Can't think like that. He probably already killed himself when the first reviews hit newsstands.
The clerk laughs. "We have to see just how bad it is," you explain to her. She smiles. Hey, the clerk's cute. Maybe if you were renting something classy and weren't with your jerk-off friends, you would ask her for her number.
Everyone gets through the front door and into TV-watching positions. It's around Dinner Time, but who cares. Movie Time superceeds Dinner Time. Dinner is a moot point when you have such a cinematic dog in your sweaty hands.
The DVD player loads. The DVD player loads the movie just like any other movie. But how?, you ask. How can a movie of such ineptitude load in the same manner as if The Godfather was put into it? Blasphemy, you think.
Then the movie starts. A heavily choreographed dance number plays behind names of humiliated people. The dancing is entertaining. The editing is smooth. The camera work is well done.
This isn't the sludge I rented. I thought this was supposed to be terrible.

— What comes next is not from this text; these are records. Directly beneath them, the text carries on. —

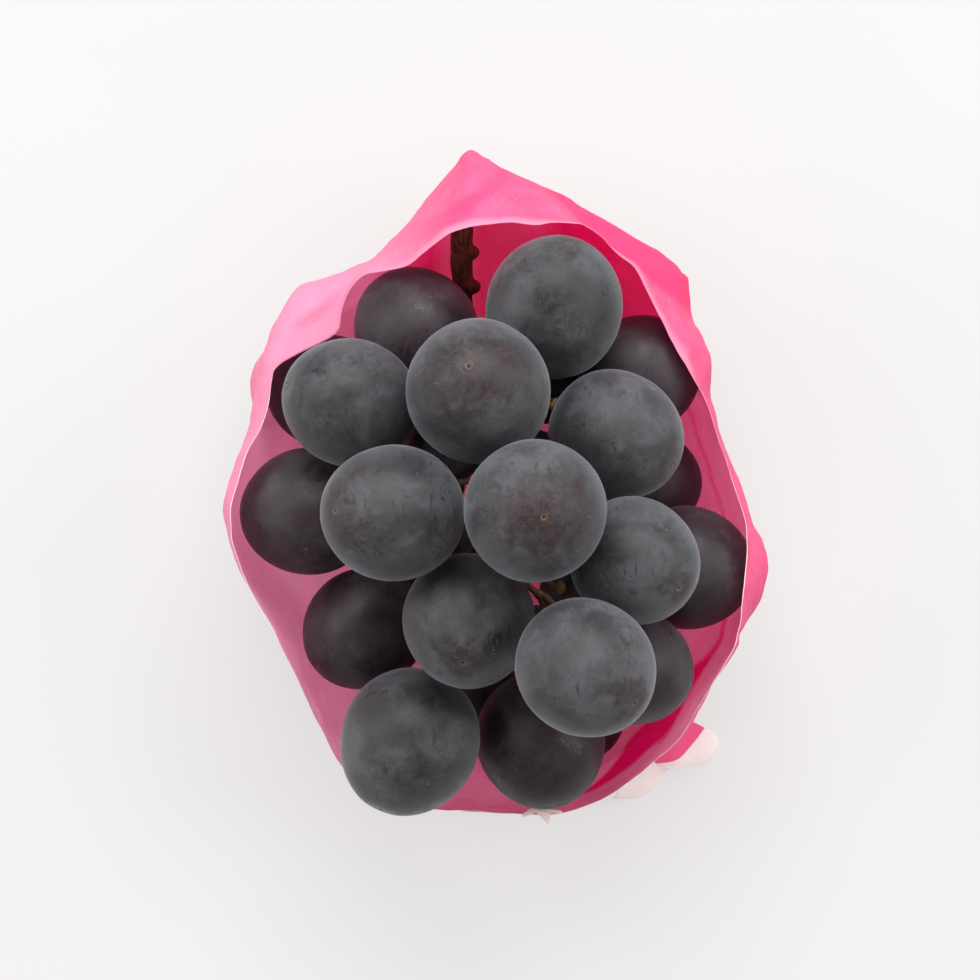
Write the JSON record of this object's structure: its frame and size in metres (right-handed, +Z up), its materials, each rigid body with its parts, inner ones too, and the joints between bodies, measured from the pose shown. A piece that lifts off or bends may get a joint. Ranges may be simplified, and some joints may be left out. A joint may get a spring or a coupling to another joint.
{
  "type": "bunch of grapes",
  "caption": "Bunch of large round black grapes on its cut stem, lying on its back in an open sleeve of thin pink paper.",
  "frame": {"origin": "middle of the bunch's box, on the flat underside of the paper sleeve", "axes": "+Z up from the surface it lies on, out of the open front of the sleeve; +Y along the bunch towards the cut stem; +X across it"},
  "size_m": [0.1116, 0.1386, 0.0988],
  "materials": {
    "berry_skin": "matt blue-black skin under a pale waxy bloom",
    "shaded_berry_skin": "matt wine-black skin with a thinner bloom",
    "stem_wood": "dull brown, half woody",
    "tissue_paper": "thin smooth translucent pink paper, softly creased"
  },
  "bodies": {
    "root": {"berry_01": "berry_skin", "berry_02": "shaded_berry_skin", "berry_03": "berry_skin", "berry_04": "berry_skin", "berry_05": "berry_skin", "berry_06": "shaded_berry_skin", "berry_07": "shaded_berry_skin", "berry_08": "berry_skin", "berry_09": "berry_skin", "berry_10": "shaded_berry_skin", "berry_11": "berry_skin", "berry_12": "shaded_berry_skin", "berry_13": "shaded_berry_skin", "berry_14": "shaded_berry_skin", "berry_15": "berry_skin", "berry_16": "berry_skin", "berry_17": "shaded_berry_skin", "berry_18": "berry_skin", "berry_19": "shaded_berry_skin", "berry_20": "shaded_berry_skin", "berry_21": "shaded_berry_skin", "berry_22": "shaded_berry_skin", "berry_23": "shaded_berry_skin", "berry_24": "shaded_berry_skin", "berry_25": "shaded_berry_skin", "berry_26": "shaded_berry_skin", "berry_27": "shaded_berry_skin", "berry_28": "shaded_berry_skin", "berry_29": "shaded_berry_skin", "berry_30": "shaded_berry_skin", "stem": "stem_wood", "paper_sleeve": "tissue_paper"}
  },
  "joints": []
}
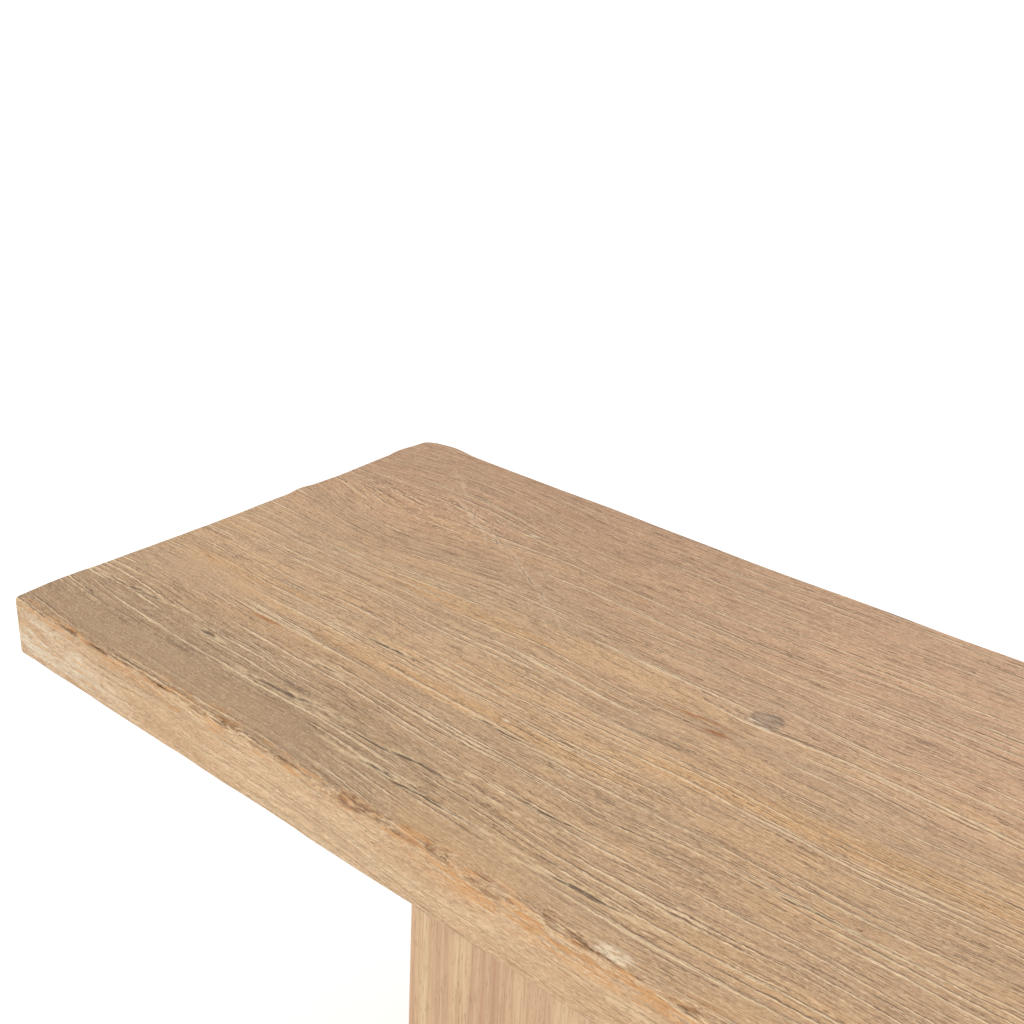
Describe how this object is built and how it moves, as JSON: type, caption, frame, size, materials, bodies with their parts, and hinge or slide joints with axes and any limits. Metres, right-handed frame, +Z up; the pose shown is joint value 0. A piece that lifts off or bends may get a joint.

Any hope explodes into a thousand bloody parts as soon as character #1 opens their mouths. The dialouge is so bad it splits your ears in half. You want to scream, you want to hop in your DeLorean and go 88 miles an hour back to the script-writing process, look over the writer's shoulder and say "What the hell is that supposed to mean?"
You can't do that, though. Doc Brown himself said time travel isn't a viable option. You have no other recourse. You laugh.
You laugh your head off.
When the girl looks longingly into the eyes of the guy from B2K that has cornrows, you laugh.
When the guy from B2K that doesn't have cornrows gets beat up and left for dead in a hallway by who must be the worst armed assilants of all time, you laugh.
When they prepare for the big dance-off and they dance in the rain. Slow-motion.
When the squirrely white kid that looks like the bastard son of Yu-Gi-Oh and Carson Daly says the immortal words " 'Cause tonight, you suckas got Served!"
When the annoying girl from MTV screeches at the camera about how important this is.
You laugh. And laugh. And laugh.
You Got Served. One of the funniest films of all time.